The wounded were transported to hospitals in Tuz Khormato and Kirkuk, and then, as those hospitals overflowed with victims, to Sulaymaniyah, 75 miles to the southwest. Crowds gathered in front of Kirkuk Hospital to donate blood, said Mohammad Jassem, a doctor who was treating victims.
At the hospital, Bayati learned that his brother had died in the rubble of their house. "I would like to ask what religion, what Islam would allow such savagery to kill peaceful villagers in this way?" he asked. "We are rural people who don't even know the road to Baghdad or anywhere else, and our main interest is to eke out a living."
Zainab Abdul Hussein, 41, a junior high school teacher and mother of four, sustained serious burns on her hands and other parts of her body. Speaking from her hospital bed in Tuz Khormato, she said the explosion was so powerful that it killed a family of seven. They were her relatives, she said.
"The huge fire reached inside the homes, and shrapnel flew in all directions, killing many," Hussein said. "I was rescued and brought here by men from the village next to ours. There were no ambulances."
She asked about her 5-year-old son who was playing in front of their house before it collapsed. The nurses told her that the boy was missing and probably dead.
"This is a catastrophe that has befallen the whole town, not just my family," Hussein said.
As of late yesterday, no group had claimed responsibility for the bombing. The vast majority of the victims were Shi'ite, and Armili is the birthplace of two prominent Shi'ite politicians, Abbas al-Bayati, and Muhammad Mahdi al-Bayati.
In recent months, insurgents linked to Al Qaeda in Iraq and other Sunni Arab extremist groups have targeted Shi'ite areas across Iraq with suicide bombings.

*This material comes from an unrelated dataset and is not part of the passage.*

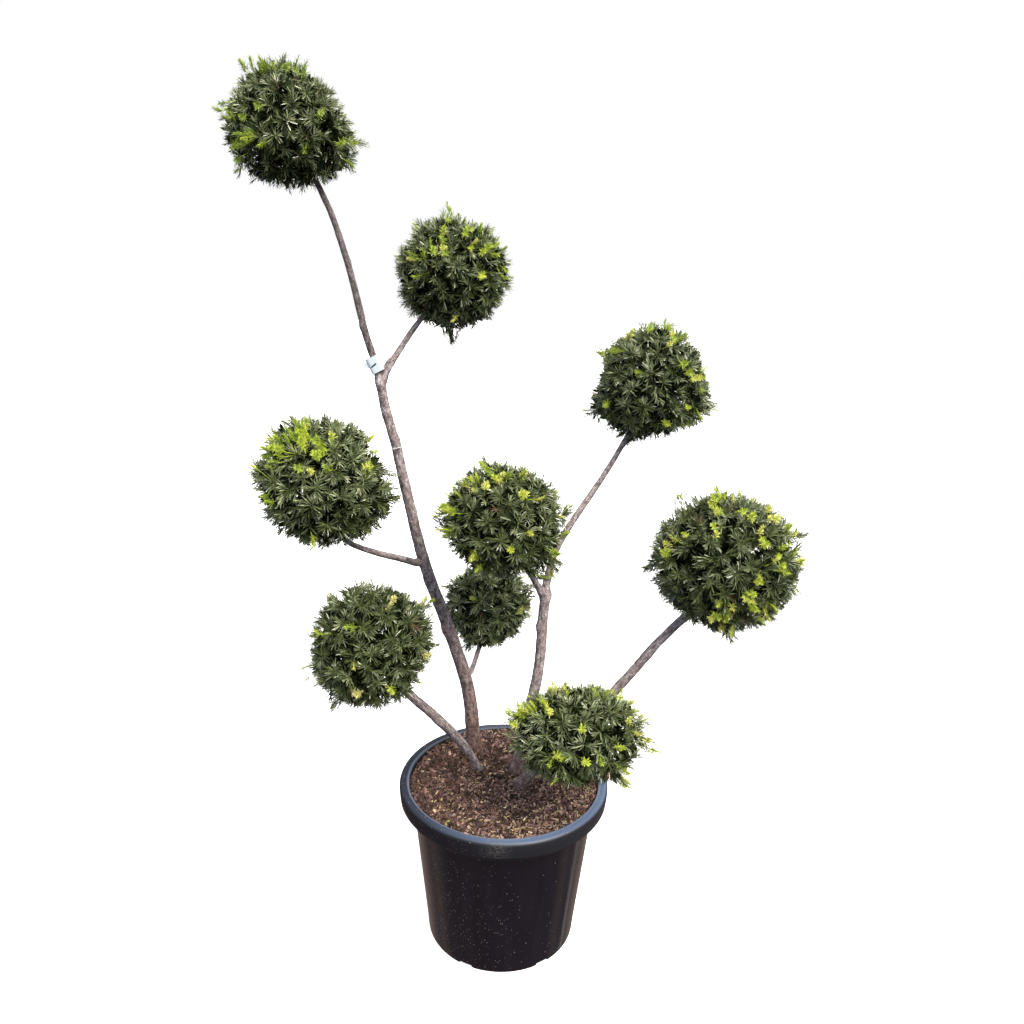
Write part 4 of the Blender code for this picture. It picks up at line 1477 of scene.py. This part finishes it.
def joined(name, meshes):
    """Several meshes as one, each face keeping the material it had."""
    materials = list(dict.fromkeys(material for mesh in meshes for material in mesh.materials
                                   if material))
    bm = bmesh.new()
    for mesh in meshes:
        own = np.zeros(len(mesh.polygons), dtype=np.int32)
        mesh.polygons.foreach_get("material_index", own)
        places = [materials.index(material) if material else 0 for material in mesh.materials]
        mesh.polygons.foreach_set("material_index", np.array(places, dtype=np.int32)[own])
        bm.from_mesh(mesh)
    made = mesh_of(name, bm)
    for material in materials:
        made.materials.append(material)
    return made


# %% Foliage: the finishes
OLD_GREENS = ("#505a33", "#5f693f", "#78815a", "#3a4326", "#9ba27a", "#1a2010", "#6f5a40",
              "#3a4429")
OLD_SHARES = (0.27, 0.27, 0.20, 0.16, 0.10)
# How many of the shoots are painted paler, as painted sunlight on the side that faces up, how far
# down the ball that reaches, as the least upward share of their direction, and how many of those
# take the palest green.
PAINTED_SUNLIGHT = {"top": (1.00, -0.40, 0.7), "upper": (0.85, -0.15, 0.6), "left": (0.85, -0.05, 0.5),
            "right_upper": (0.85, -0.10, 0.5), "centre": (0.70, 0.10, 0.5),
            "front": (0.75, 0.10, 0.5), "back": (1.00, -0.80, 0.8),
            "lower_left": (0.05, 0.30, 0.5), "right": (0.35, 0.20, 0.5)}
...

Late Friday night, a suicide bomber detonated a car filled with explosives near a funeral in Zargosh, a remote Shi'ite Kurdish and Turkmen village nestled along the Iranian border in the volatile Diyala Province. The blast killed 23 and wounded 18, according to police officials.
For the past three weeks, US forces have waged an intense campaign in and around Baqubah, the capital of Diyala Province, to weed out Al Qaeda in Iraq and other Sunni insurgents. In recent months, the extremists have gained control of the area and staged attacks from there into Baghdad.
US military commanders have said that many insurgents fled Baqubah just before the offensive began.
The back-to-back attacks underscored the reality US military commanders face. Even as thousands of troops have been dispatched to Baghdad and Diyala, there are not enough to secure the whole country, leaving wide swaths of vulnerable targets.
Washington has been pressing Prime Minister Nouri al-Maliki to pass measures to encourage Sunni Arabs to turn away from support of the insurgency to back the government.
While the capital has seen a drop in major suicide bombings in the past few weeks, lower-level violence has persisted. A few hours after the attack in Armili yesterday, a suicide car bomb exploded in the Zayuna neighborhood of eastern Baghdad near an Iraqi army patrol, killing at least six people and wounding 20, police said.
Roadside bombs killed five US soldiers in different parts of Baghdad on Friday and one soldier Thursday, the military reported yesterday. Two Marines were killed in combat Thursday in Anbar Province.